The arrests were made at dawn in Tijuana, during the search of six different properties, where authorities also seized an AR-15-style rifle, a Smith & Wesson handgun, phones and drugs, including cocaine, heroin and methamphetamine, according to Carpio and Sandoval.

The houses searched were possible “home bases” for drug sales that were linked to the homicide by investigative agencies.

The weapons will be tested to determine whether they were used in Martínez’s slaying or in any other documented crimes, the officials said.

The arrests were based on intelligence from a task force made of several Mexican agencies, including the defense ministry, the federal prosecutor’s office, military police, the navy and Baja California authorities.

Martínez’s mother, Eglantina Esquivel, arrived at the attorney general’s office Friday just as an afternoon news conference was ending.
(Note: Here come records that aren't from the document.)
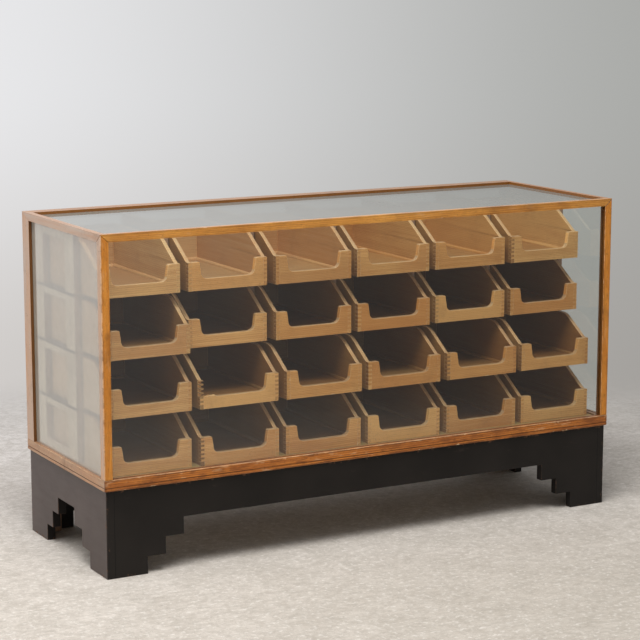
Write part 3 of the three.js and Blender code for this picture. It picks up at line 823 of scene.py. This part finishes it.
def comb(depth_outer, depth_inner, count):
    """The edge of a side, toothed between the pins, from the bottom up."""
    made = []
    narrow = PIN_SHARE / 2 + JOINT_SLACK
    wide = narrow + PIN_SPLAY
    for number in range(count):
        middle = FIRST_PIN + PIN_PITCH * number
        made += [(depth_outer, middle - narrow), (depth_inner, middle - wide)]
        made += [(depth_inner, middle + wide), (depth_outer, middle + narrow)]
    return made


FRONT_PINS = 6
BACK_PINS = 11
side_outline = (
    [(0.0, 0.0)]
    + comb(0.0, FRONT_THICKNESS, FRONT_PINS)
    + [(0.0, EAR_HEIGHT), (FRONT_THICKNESS, EAR_HEIGHT)]
    + bent(KNEE, (CROWN_DEPTH, DRAWER_HEIGHT), (CROWN_END, DRAWER_HEIGHT), 8)
    + [(DRAWER_LENGTH, DRAWER_HEIGHT)]
    + list(reversed(comb(DRAWER_LENGTH, DRAWER_LENGTH - BACK_THICKNESS, BACK_PINS)))
    + [(DRAWER_LENGTH, 0.0)]
)

# The pins at the ends of fronts and backs: wedges in a row, one recipe for all four corners
pin_sizes = {
    "Pins": FRONT_PINS,
    "Pitch": PIN_PITCH,
    "Narrow": PIN_SHARE,
    "Splay": PIN_SPLAY * 2,
    "Thickness": SIDE_THICKNESS,
    "Depth": FRONT_THICKNESS,
    "Wood": ladder_wood,
}
pin_net, wire = recipe_named("dovetail_pins", pin_sizes)
block = pin_net.node("GeometryNodeMeshCube", {"Size": (1.0, 1.0, 1.0)})
x, y, z = pin_net.parts(pin_net.node("GeometryNodeInputPosition"))
flared = z * (wire["Narrow"] + wire["Splay"] * (y + 0.5))
moved = pin_net.joined(x * wire["Thickness"], y * wire["Depth"], flared)
wedge = pin_net.node("GeometryNodeSetPosition", {"Geometry": block, "Position": moved})
finished_recipe(pin_net, row_of(pin_net, wedge, wire["Pins"], wire["Pitch"]), wire["Wood"])

# The bead: a quadrant swept round the inside of the box on top of the bottom
bead_sizes = {
    "Width": DRAWER_WIDTH - SIDE_THICKNESS - SIDE_THICKNESS,
    "Length": DRAWER_LENGTH - BACK_THICKNESS - FRONT_THICKNESS,
    "Size": BEAD_SIZE,
    "Wood": ladder_wood,
}
bead_net, wire = recipe_named("quadrant_bead", bead_sizes)
path = {"Width": wire["Width"], "Height": wire["Length"]}
path = bead_net.node("GeometryNodeCurvePrimitiveQuadrilateral", path, {"mode": "RECTANGLE"})
profile = {
    "Resolution": 6,
    "Radius": wire["Size"],
    "Start Angle": math.pi,
    "Sweep Angle": math.pi / 2,
    "Connect Center": True,
}
profile = bead_net.node("GeometryNodeCurveArc", profile, {"mode": "RADIUS"})
bead = bead_net.node("GeometryNodeCurveToMesh", {"Curve": path, "Profile Curve": profile})
finished_recipe(bead_net, bead, wire["Wood"])


def lay_mesh(bench, mesh, shift, grain, seed, low=None, high=None, backward=False):
    """Adds a recipe's mesh as part of a board, facing backward for the joints at the back."""
    signs = (1, -1, 1) if backward else (1, 1, 1)
    points = [
        tuple(part * sign + move for part, sign, move in zip(vert.co, signs, shift))
        for vert in mesh.vertices
    ]
    faces = [tuple(face.vertices) for face in mesh.polygons]
    if backward:
        faces = [face[::-1] for face in faces]
    bench.lay(points, faces, [0.0] * len(faces), grain, seed, low=low, high=high)


def looks_up(corners):
    """True for a face that is turned upwards."""
    a, b, c = (Vector(corner) for corner in corners[:3])
    return (b - a).cross(c - b).normalized().z > 0.3


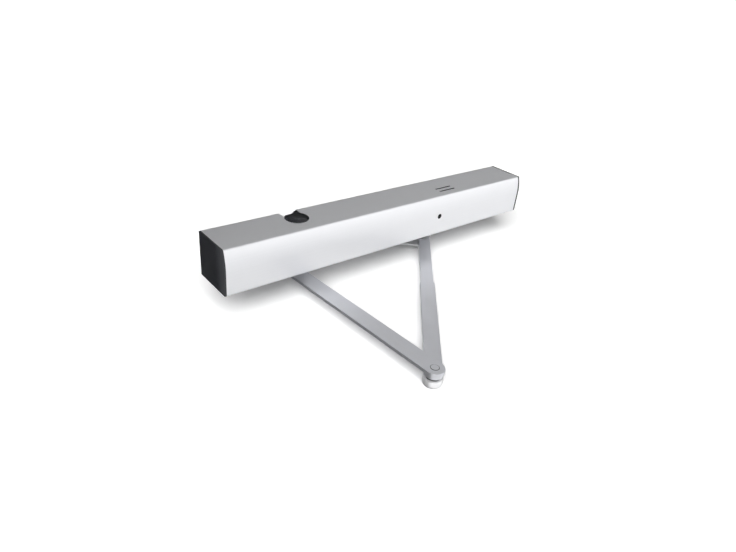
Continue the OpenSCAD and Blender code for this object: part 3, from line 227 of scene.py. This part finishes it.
def skin_group():
    """Pebbled skin of moulded plastic, powder paint or a casting."""
    tree, given, result = new_group("pebbled_skin", {"Scale": 1500.0, "Coarse": 0.25}, ("Height",))
    pebbles = node(tree, "ShaderNodeTexVoronoi", feature="SMOOTH_F1")
    feed(tree, given["Vector"], pebbles.inputs["Vector"])
    feed(tree, given["Scale"], pebbles.inputs["Scale"])
    waves = noise(tree, given["Vector"], product(tree, given["Scale"], given["Coarse"]), detail=4.0)
    feed(tree, math_node(tree, "ADD", pebbles.outputs["Distance"], waves), result["Height"])
    return tree


def wear_group():
    """Mask of worn edges: where the surface bends within a small radius, broken up by noise."""
    tree, given, result = new_group("edge_wear", {"Scale": 220.0, "Amount": 0.5}, ("Mask",))
    rounded = node(tree, "ShaderNodeBevel", samples=4)
    rounded.inputs["Radius"].default_value = EDGE_RADIUS
    geometry = node(tree, "ShaderNodeNewGeometry")
    agreement = vector_node(tree, "DOT_PRODUCT", rounded.outputs[0], geometry.outputs["Normal"])
    bend = math_node(tree, "SUBTRACT", 1.0, agreement)
    edges = math_node(tree, "MULTIPLY", bend, EDGE_CONTRAST, clamp=True)
    uneven = noise(tree, given["Vector"], given["Scale"], detail=5.0)
    patches = math_node(tree, "SUBTRACT", uneven, PATCH_START)
    patches = math_node(tree, "MULTIPLY", patches, PATCH_CONTRAST, clamp=True)
    worn = product(tree, edges, patches)
    feed(tree, math_node(tree, "MULTIPLY", worn, given["Amount"], clamp=True), result["Mask"])
    return tree


def film_group():
    """Faint uneven film of dust and handling that clouds colour and gloss over broad areas."""
    tree, given, result = new_group("handling_film", {"Scale": 14.0}, ("Cloud",))
    feed(tree, noise(tree, given["Vector"], given["Scale"], detail=6.0, roughness=0.6), result["Cloud"])
    return tree


GRAIN = grain_group()
SKIN = skin_group()
WEAR = wear_group()
FILM = film_group()


def use_group(tree, group, coordinates, **values):
    made = node(tree, "ShaderNodeGroup", node_tree=group)
    feed(tree, coordinates, made.inputs["Vector"])
    for label, value in values.items():
        made.inputs[label].default_value = value
    return made.outputs


# Dark joints and painted shade

# The reach of a shape is a number that is under 1 inside it and 1 or more outside it
def box_reach(tree, offset, half):
    parts = parts_of(tree, vector_node(tree, "ABSOLUTE", vector_node(tree, "DIVIDE", offset, half)))
    return math_node(tree, "MAXIMUM", math_node(tree, "MAXIMUM", parts["X"], parts["Y"]), parts["Z"])


def ball_reach(tree, offset, radius):
    return vector_node(tree, "LENGTH", vector_node(tree, "DIVIDE", offset, (radius, radius, radius)))


def ring_reach(tree, offset, sizes):
    """A level ring, by its outer radius, its inner radius and half its height."""
    outer, inner, half_height = sizes
    flat = vector_node(tree, "MULTIPLY", offset, (1 / outer, 1 / outer, 0.0))
    from_axis = vector_node(tree, "LENGTH", flat)
    from_middle = parts_of(tree, vector_node(tree, "ABSOLUTE", offset))["Z"]
    reach = math_node(tree, "MAXIMUM", from_axis, math_node(tree, "DIVIDE", from_middle, half_height))
    return math_node(tree, "ADD", reach, math_node(tree, "LESS_THAN", from_axis, inner / outer))


def marked(tree, coordinates, places):
    """Mask of the dark joints and painted shade, each place given by the reach of its shape, its centre and
    its sizes.
    """
    mask = None
    for shape_reach, centre, sizes in places:
        reach = shape_reach(tree, vector_node(tree, "SUBTRACT", coordinates, centre), sizes)
        inside = math_node(tree, "LESS_THAN", reach, 1.0)
        mask = inside if mask is None else math_node(tree, "MAXIMUM", mask, inside)
    return mask


# Finishes

NOISE_SPAN = (0.3, 0.7)            # where nearly all of a noise lies
STREAK_SHARE = 0.5                 # how much of a streaked colour is streaks, the rest is film
STREAK_GLOSS = 0.04
COAT_ROUGHNESS = 0.12
# Colour and specular level of dark joints and of painted shade
JOINT_AND_SHADE_COLOUR = (0.01, 0.01, 0.011)
PLAIN_SPECULAR = 0.5
JOINT_AND_SHADE_SPECULAR = 0.1
WORN_METAL = (0.86, 0.87, 0.88)
WORN_PLASTIC = (0.20, 0.20, 0.21)


def swollen(tree, coordinates, origin, slope, lowest, highest):
    """Surface normal that leans more and more away from the origin, as on a domed or cushioned face."""
    lean = vector_node(tree, "SUBTRACT", coordinates, origin)
    lean = vector_node(tree, "MULTIPLY", lean, slope)
    lean = vector_node(tree, "MAXIMUM", lean, lowest)
    lean = vector_node(tree, "MINIMUM", lean, highest)
    turned = node(
        tree, "ShaderNodeVectorTransform", vector_type="VECTOR", convert_from="OBJECT", convert_to="WORLD")
    feed(tree, lean, turned.inputs[0])
    normal = node(tree, "ShaderNodeNewGeometry").outputs["Normal"]
    return vector_node(tree, "NORMALIZE", vector_node(tree, "ADD", normal, turned.outputs[0]))


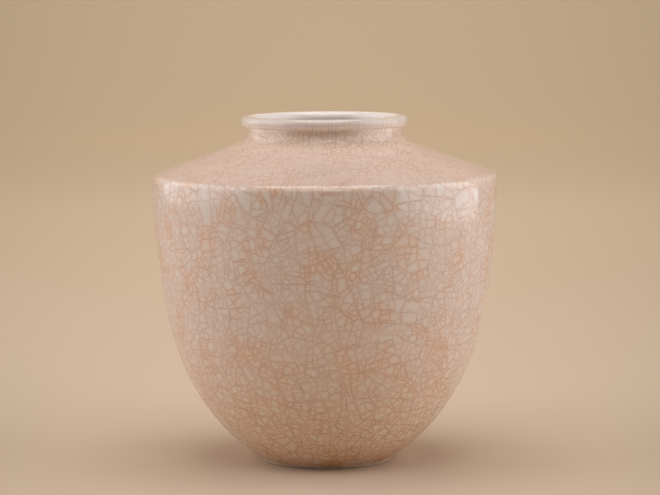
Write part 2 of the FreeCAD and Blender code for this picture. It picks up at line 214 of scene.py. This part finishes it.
side_box("right_softbox", azimuth=83, width=1.15, watts=8.45)
side_box("left_softbox", azimuth=-93, width=1.3, watts=7.4, lift=LEFT_BOX_LIFT)
side_box("left_front_softbox", azimuth=-68, width=0.5, watts=1.4, lift=LEFT_BOX_LIFT)
softbox("top_softbox", TOP_BOX, (0, 0, 0), width=0.9, height=0.9, watts=7.9, colour=WARM_WHITE)
softbox(
    "front_top_softbox",
    FRONT_TOP_BOX,
    FRONT_TOP_TARGET,
    width=0.9,
    height=0.6,
    watts=4.15,
    colour=WARM_WHITE,
)

# The room is almost dark, and where the paper ends the camera sees the backdrop's tan.
ROOM_LIGHT = (0.01, 0.01, 0.01, 1)
BACKDROP_SHOWN = (0.50, 0.365, 0.235, 1)

room = bpy.data.worlds.new("room")
room.use_nodes = True
room_tree = room.node_tree
lit = room_tree.nodes["Background"]
lit.inputs["Color"].default_value = ROOM_LIGHT
seen = room_tree.nodes.new("ShaderNodeBackground")
seen.inputs["Color"].default_value = BACKDROP_SHOWN
ray = room_tree.nodes.new("ShaderNodeLightPath")
either = room_tree.nodes.new("ShaderNodeMixShader")
room_tree.links.new(ray.outputs["Is Camera Ray"], either.inputs[0])
room_tree.links.new(lit.outputs[0], either.inputs[1])
room_tree.links.new(seen.outputs[0], either.inputs[2])
room_tree.links.new(either.outputs[0], room_tree.nodes["World Output"].inputs["Surface"])
bpy.context.scene.world = room

# The clay is pale stoneware, thrown in three sections that are luted together with slip. Only the
# foot ring stays bare: it is wiped clean of glaze, fires to a warm cream and is rubbed smooth.
CLAY_CREAM = (0.60, 0.455, 0.32, 1)
CLAY_DARK = (0.42, 0.31, 0.21, 1)
CLAY_GRAIN = 900
CLAY_GRAIN_DETAIL = 6
CLAY_SPECKS = (0.45, 0.75)
CLAY_CLOUD = 75
CLAY_ROUGHNESS = (0.66, 0.84)
CLAY_RELIEF = 0.00006
# Painted contact shade: a dark colour for the foot's lowest edge, where it meets the table.
CLAY_CONTACT_SHADE = (0.20, 0.12, 0.075, 1)
CONTACT_SHADE_HEIGHT = 0.0006


def noise(tree, place, scale, detail=2.0):
    """A Noise Texture node, with so many swells to the unit of its place."""
    node = tree.nodes.new("ShaderNodeTexNoise")
    node.inputs["Scale"].default_value = scale
    node.inputs["Detail"].default_value = detail
    tree.links.new(place, node.inputs["Vector"])
    return node


def ranged(tree, share, ends):
    """A number that runs from the first end to the second as the share goes from 0 to 1."""
    return math_node(tree, "MULTIPLY_ADD", share, ends[1] - ends[0], ends[0])


def raised(tree, height, depth, shader):
    """Relief of so many metres, as bump."""
    bump = tree.nodes.new("ShaderNodeBump")
    bump.inputs["Strength"].default_value = 1.0
    bump.inputs["Distance"].default_value = depth
    tree.links.new(height, bump.inputs["Height"])
    tree.links.new(bump.outputs["Normal"], shader.inputs["Normal"])


def clay_finish(name, cream, dark):
    """Fired clay with fine dark grain, and painted contact shade at its lowest edge."""
    material, tree, shader, place = fresh(name)
    grain = noise(tree, place.outputs["Object"], CLAY_GRAIN, CLAY_GRAIN_DETAIL).outputs["Fac"]
    cloud = noise(tree, place.outputs["Object"], CLAY_CLOUD).outputs["Fac"]
    share = math_node(tree, "MULTIPLY", between(tree, grain, *CLAY_SPECKS), cloud)
    fired = mixed(tree, share, cream, dark)
    height = apart(tree, place.outputs["Object"])["Z"]
    # Painted contact shade darkens the clay in its lowest fraction of a millimetre.
    contact_shade = between(tree, height, CONTACT_SHADE_HEIGHT, 0)
    tree.links.new(mixed(tree, contact_shade, fired, CLAY_CONTACT_SHADE), shader.inputs["Base Color"])
    tree.links.new(ranged(tree, cloud, CLAY_ROUGHNESS), shader.inputs["Roughness"])
    raised(tree, grain, CLAY_RELIEF, shader)
    return material


def dress(node, material):
    """Puts a finish on a piece of the CAD model, which stays as it is."""
    for slot in nodes[node].material_slots:
        slot.material = material


stoneware = clay_finish("bare_stoneware", CLAY_CREAM, CLAY_DARK)
for section in ("lower_body", "shoulder", "neck"):
    dress(section, stoneware)

# The slip is the same clay stirred up with water, a shade greyer. It lutes the three sections
# together, and each joint squeezes it out to a thin film.
SLIP_CREAM = (0.62, 0.55, 0.45, 1)
SLIP_DARK = (0.55, 0.47, 0.37, 1)

slip = clay_finish("luting_slip", SLIP_CREAM, SLIP_DARK)
for film in ("shoulder_slip", "neck_slip"):
    dress(film, slip)

# The liner is a plain greyish-white glaze, poured into the vase and out again, and a little of it
# closes the foot's recess. It is glossy, with faint clouds where it ran thicker.
LINER_WHITE = (0.90, 0.795, 0.735, 1)
LINER_GREY = (0.86, 0.76, 0.70, 1)
LINER_CLOUD = 28
LINER_RIPPLE = 168
LINER_ROUGHNESS = (0.07, 0.14)
LINER_RELIEF = 0.00003

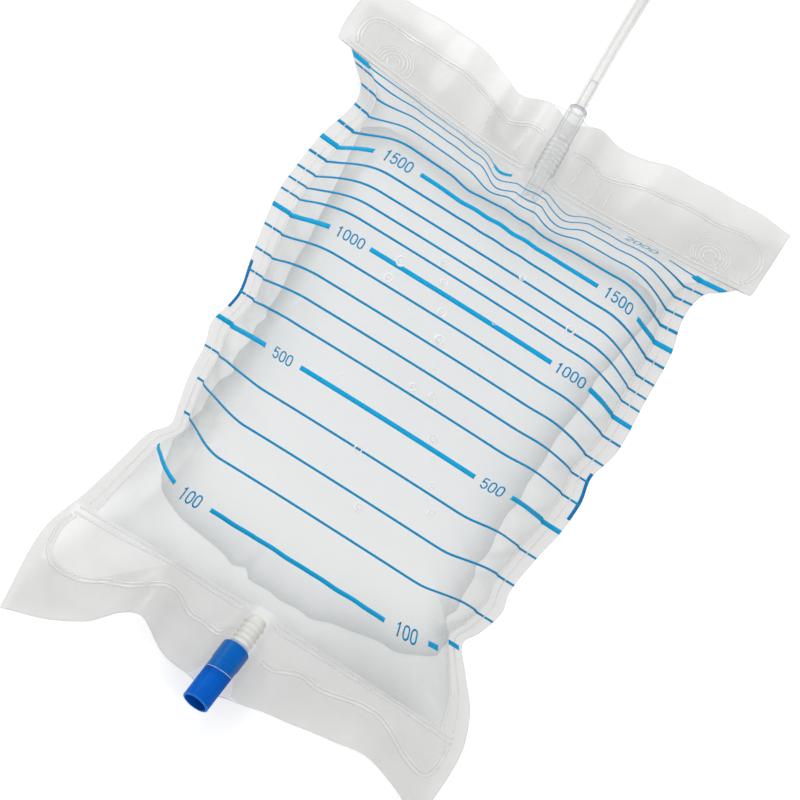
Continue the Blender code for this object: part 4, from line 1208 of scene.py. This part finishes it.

“We are here trying to find out the causes, motives and reasons why this happened, why they did it, by whose orders, because this was an order,” Esquivel said, responding to news of the arrests. Martínez “didn’t kill a single spider … that’s why I want to know the cause, the motive, the reason.”

On Thursday, the day before the arrests, she had pleaded for justice for her son’s killing to Mexico’s deputy interior minister responsible for human rights.

Less than a week after Martínez’s killing, a second Tijuana journalist, Lourdes Maldonado López, was shot dead in her car in front of her home. Three suspects were arrested Feb. 8 in connection with her killing.

Little information has been released about either investigation.